WHF?: Did you choose the location for its acoustics?

SD: It was two things: it was partly convenience, it was a central location with us all being in different cities at the time, but also Bryan had found this church called the Monastery, a former church that’s become a recording studio. It’s a professional recording studio and they have great gear and great equipment, but the room itself had an open, very reverby sound. Also the way we record the instruments, drums especially, with a couple of room mics and nothing really close gives it this very washy, reverby sound, and then we mix with a lot of side-chain effects to give it more delays and spatial aspects. I think even the basic tracks have this warm, open sound; it was recorded digitally but I think it has a kind of older sound, in a way, because of the way things were mic’d and recorded.

An active process

WHF?: There’re a lot of synths and electronic instruments as well, though; how do you get those to sit well with the live instruments?

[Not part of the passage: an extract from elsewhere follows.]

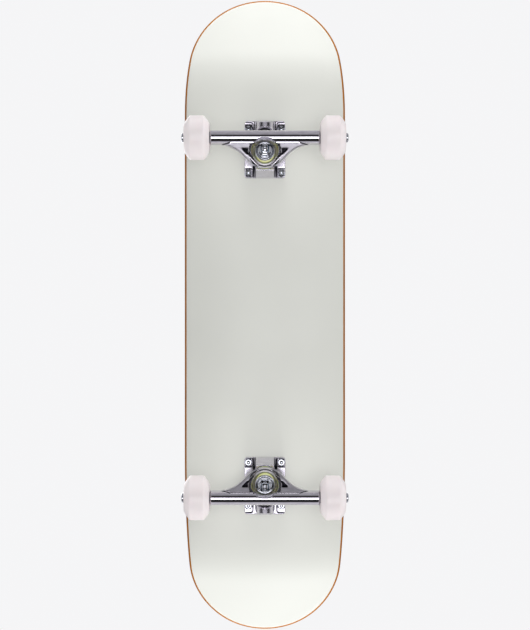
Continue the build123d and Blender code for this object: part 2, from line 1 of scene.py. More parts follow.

SD: We were putting the synths through a lot of analogue delay and then micing them through amps, so it gave these things a wash and warmth that bled into the other live instruments. Then when we were side-chaining when we were mixing it brought everything into the same space, so there’s nothing that’s too digital or too analogue, it’s just this mushy sound.

WHF?: How involved are you generally in the production process with LNZNDRF and The National?

SD: In both projects we’re pretty hands on; everyone’s super opinionated and everyone has a strong sense of sound. It isn’t that anybody’s super technically skilled, we’ve learned things over the years obviously, but everyone’s concerned with the presentation of sound. It’s a really active process. No one’s really concerned with what’s happening while it’s happening; it’s a case of building up a collage.

WHF?: What kind of kit do you use when you’re mixing a record?

SD: We listen on several different things, basically as low end as you can get, too, like iPhone headphones or in different cars. We’ve always done that with The National, too; a few years ago when we were making records with Peter Katis we’d always go out to his Honda Civic and that was kind of like the litmus test. You want to hear it on the great big studio speakers, high-end audio, but you want to make sure it works for basic level speakers as well.

Home listening

WHF?: What do you use to listen to music at home?

SD: If we’re listening to digital music usually it’s Sonos, which is easy for checking out a new record or just playing our music off of a laptop, and in the basement there’s a Music Hall amplifier and CD player and Pro-Ject turntable with some Totem bookshelf speakers. So usually I’ll listen to stuff on that system, like when we were listening to the LNZNDRF test pressings it was good for that because it’s pretty flat. We found in the first test pressings it took away some of the growl and grumble and analogue murk we liked about it, so we went back to mastering and put it back.

Capturing emotion

WHF?: What is it you listen for in an album?

SD: I think it’s just emotion and how you capture that. The last two or three years I’ve been really into this record that’s all just piano pieces, by Jordan De La Sierra, and I think it was recorded in 78, and it’s just these 25-minute pieces that’re really meditative. I think it’s recorded maybe in a church but definitely this kind of reverberant space. And I’ve been really into Nils Frahm with his solo piano records, and he has some electronics and keys as well, but that sort of stuff you put it on and it just has this space that draws you in without focusing on songs.

Like, especially with The National, we’re so focused on songs and, as abstract as they might be sometimes, there’s definitely a focus on the voice and instrumentation that supports the voice, so for me it’s refreshing to listen to some instrumental, ambient music that just draws you in and there’s a mood it puts you in sonically. Something about that stuff just lets you spend time in a space sonically and it envelops you in a way, and that quality in any music for me is really important.